Chudyk hasn’t grown up so much that he forgets what it’s like to be a high school kid, dreaming about long tracks and mountains.
“[Sledding] is something that I’ve always been around, but it wasn’t until high school that we started getting the ideas to go out west, getting into the mountains and riding there. I made my first trip out to the mountains in 2000, and with the exception of a few years we’ve gone out at least once or twice every winter. My brother and I…that’s what we focus on. We have sleds to ride around here, but we focus our attention on the mountains.”
An Idea Takes Shape
When the idea for the program began to take shape in Chudyk’s mind, the first thing he did was talk to the students. “I asked them how they’d feel about having a sled group,” said Chudyk. “I could have told them that we were going to work on 440 Everests and I’m pretty sure they would have been pumped,” he said with a chuckle.
With resounding interest from the students, the next step was to develop learning objectives.
“Basically, if you look at a service manual, that would be a breakdown of how we’re doing it. We talk a lot of the time about clutching or engine work or gearing; we’ll call that a section. We call [another section] suspension, so that would be shocks and setup,” said Chudyk.
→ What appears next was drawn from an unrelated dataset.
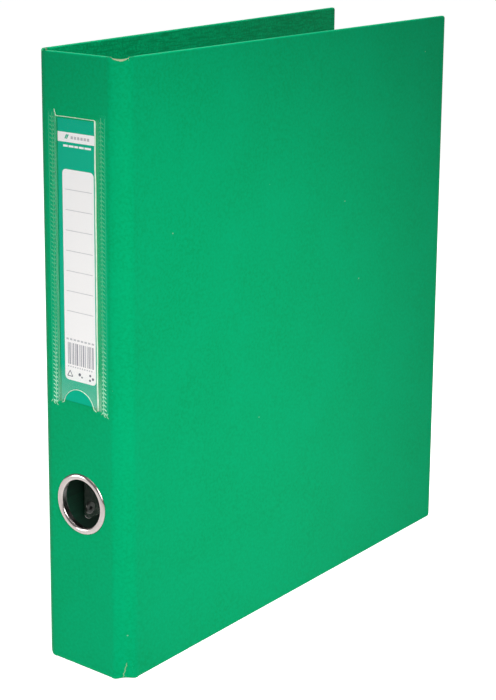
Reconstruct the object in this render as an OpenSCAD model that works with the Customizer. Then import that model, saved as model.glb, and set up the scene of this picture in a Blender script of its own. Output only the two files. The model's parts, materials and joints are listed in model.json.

Mountain Snowmobile High School Program – Elevated Education
So far, the program has spent a good portion of time in the classroom, focussing on the theory and understanding of the components of the high-performance machine. Certain special components of mountain sleds, like CVT clutching for example, have required specific attention.
In the shop, the students started out easy with installation of a wrap and learning about the performance properties of different designs of skis before installing a custom set. They moved on to more complex concepts such as understanding driveline components, including performance clutching and the installation of a belt-drive conversion kit. And most recently engine performance modification has been the subject, with the arrival of a Speedwerx Stage 2 performance kit.
The club generally meets once or twice a week after school for 4-5 hours. Because the program is not part of the school curriculum, all session must take place outside of school hours. Learning session times are flexible—by necessity— based on other demands on the students’ time, and availability of parts and accessories supplied by supporting companies.
Chudyk hopes that with the Speedwerx Stage 2 engine modification underway, the program will be able to spend some additional time with installation and, of course, the all-important testing and tinkering.
Form Versus Function and the Economics of Sledding
Chudyk knows well that mountain sledding be an expensive pastime, having personally experienced the joys and tribulations of the sport throughout his adult life. That’s why he has made it a point to educate the kids of the economics of their beloved sport.
Chudyk teaches with a mindset, “knowing these kids are going to go out into the sledding world with the ambition to do this stuff, make money and spend it in the wrong places. And [be] led down paths that they regret. Because that was me. And so, I just wanted to show them the parts of the sled and the areas they could work on that would actually make a difference—on a budget,” said Chudyk.
“It’s all great to be 35-years-old, have a career and be able to buy stuff. That’s all good, but that’s not where they’re at and that’s not what they’re going into. Charging them into a pile of debt because it’s cool isn’t a good idea. So to make it realistic is our goal. It comes down to what we can afford to do.”
For the kids, that meant addressing concerns like, “if you want to make power, how can we do that without just dumping hordes of cash on it? How can we make a sled handle better? What setup do we need when we go to the mountains, versus trying to ride around here. Showing the ups and downs of the modifications.”
Industry Support for the Project
Since the inception of the idea, several mountain snowmobiling brands have enthusiastically come on board to help by supplying discounted parts and accessories for the project. These companies have also been instrumental in providing technical documentation for their products and their application, which has helped the students better understand the concepts behind the modifications.
TKI Industries has supplied a belt-drive conversion, reservoir protector and brake lever.
C&A Pro Skis has provided a set of custom coloured BX skis and mounting hardware.
Rehab Wraps has come through with a project sponsor wrap.
One of the most interesting learning experiences for the students will no doubt be installing a Speedwerx Stage 2 kit on the 800cc C-TEC2 engine.
Fox has offered discounted build kits and upgrades for the 2018 Mountain Cat suspension.
Marlon has generously offered a discounted extension for hauling the long-tracked mountain sled to-and-from testing sites.
For Chudyk, the industry support is not just about allowing the students to learn about performance modification. For him, it’s the encouragement for the kids in the form of recognition from the snowmobiling community that matters most.
“All of a sudden, they go on Instagram and see that Speedwerx liked something that we posted. Or David McClure liked something that we posted. And their reaction is, ‘Holy crap, this is awesome,'” said Chudyk. “It makes it real and solidifies that interest.”